The DOJ also stated in court filings that, besides probing possible crimes into mishandling national defense information, it’s also looking into possible obstruction of justice.
Biden’s classified-document case, by contrast, was characterized by quick and eager cooperation with NARA, according to Sauber’s statement on Jan. 9.
Solomon, too, highlighted this in his remarks to The Epoch Times.
“These documents were turned over once they were discovered before the National Archives, the FBI, the DOJ, or any other body or agency asked him to do so,” he said.
Another difference, Solomon said, is in the sheer volume of documents seized at Mar-a-Lago compared to the ones at Biden’s think tank office.
“Under the Biden fact set, as we know it today, there was a comparatively very small amount of classified information in documents President Biden had after serving as Vice-President,” Solomon said.
FBI agents seized 103 documents marked classified at Mar-a-Lago, including some marked top secret.
Jacques insists, however, that the difference in the volume of documents is mostly optics.
“From a legal standpoint, it may not make much of a difference on the volume of documents; however, the ‘top secret’ classification does matter,” he said. “The issue, again, reverts back to whether or not Trump declassified any of the materials seized at his home.”
Trump has insisted he did declassify the documents, though details around the declassification process and status of the documents remain unclear and are under investigation.
Biden, by contrast, did not have the authority to declassify documents. This fact, Jacques insisted, is “material.”
Another difference between Biden’s and Trump’s document handling, according to another expert who commented on the case to The Epoch Times, is that Biden’s case doesn’t seem to suggest there was any obstruction.

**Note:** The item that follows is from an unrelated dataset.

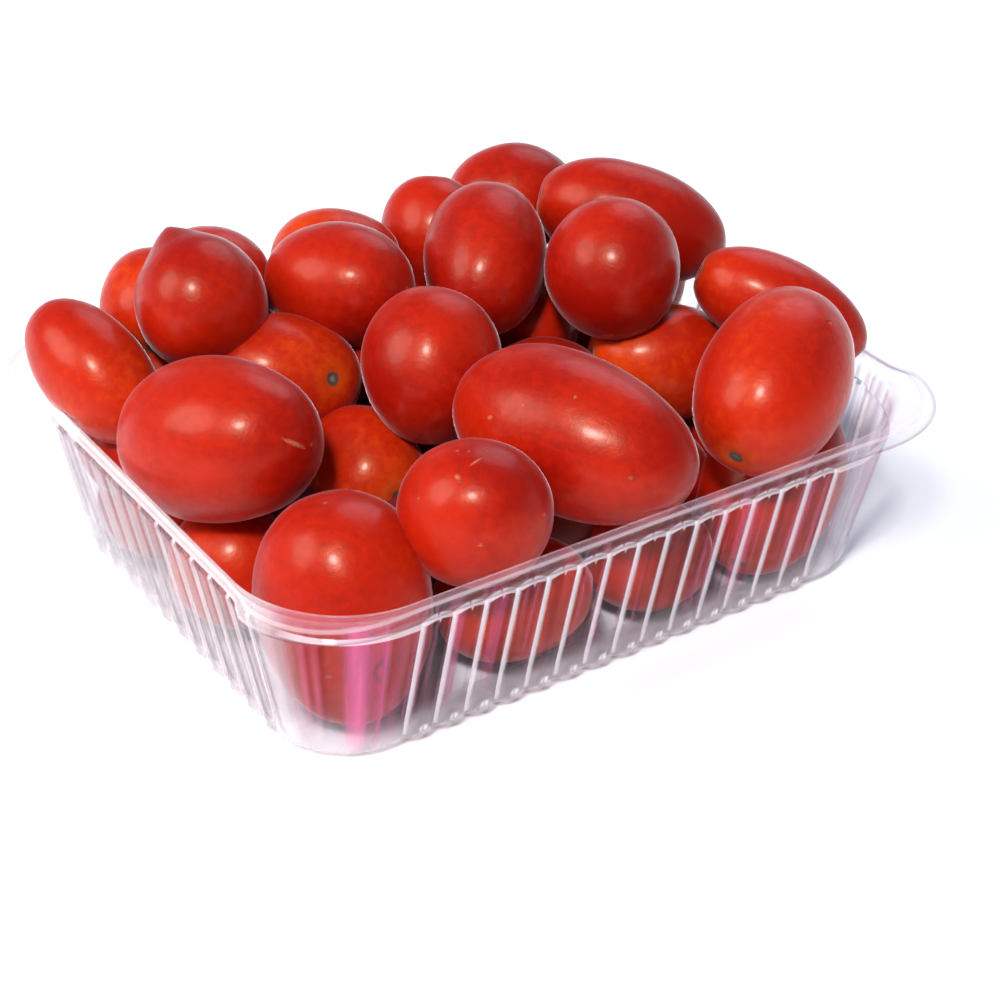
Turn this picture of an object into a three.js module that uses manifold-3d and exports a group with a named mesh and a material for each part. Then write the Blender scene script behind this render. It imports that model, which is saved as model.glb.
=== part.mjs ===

“There doesn’t seem to be an indication of potential obstruction of justice because the possession of the documents was self-disclosed, and Biden’s legal team is cooperating with the National Archives and Justice Department,” Oman Ochoa, founding attorney at Omar Ochoa Law Firm and City Attorney for Edinburg, Texas, told The Epoch Times in an emailed statement.
“That cooperation is a big difference from Trump’s situation, which required the Justice Department to obtain a search warrant because of the level of non-cooperation,” he added.
Jacques added that, overall, the Biden team’s handling of the documents means they “end up looking like they made an honest mistake” while in Trump’s case, “it ends up looking like he has something to hide,” which will encourage the DOJ to “dig deeper.”
The Associated Press contributed to this report.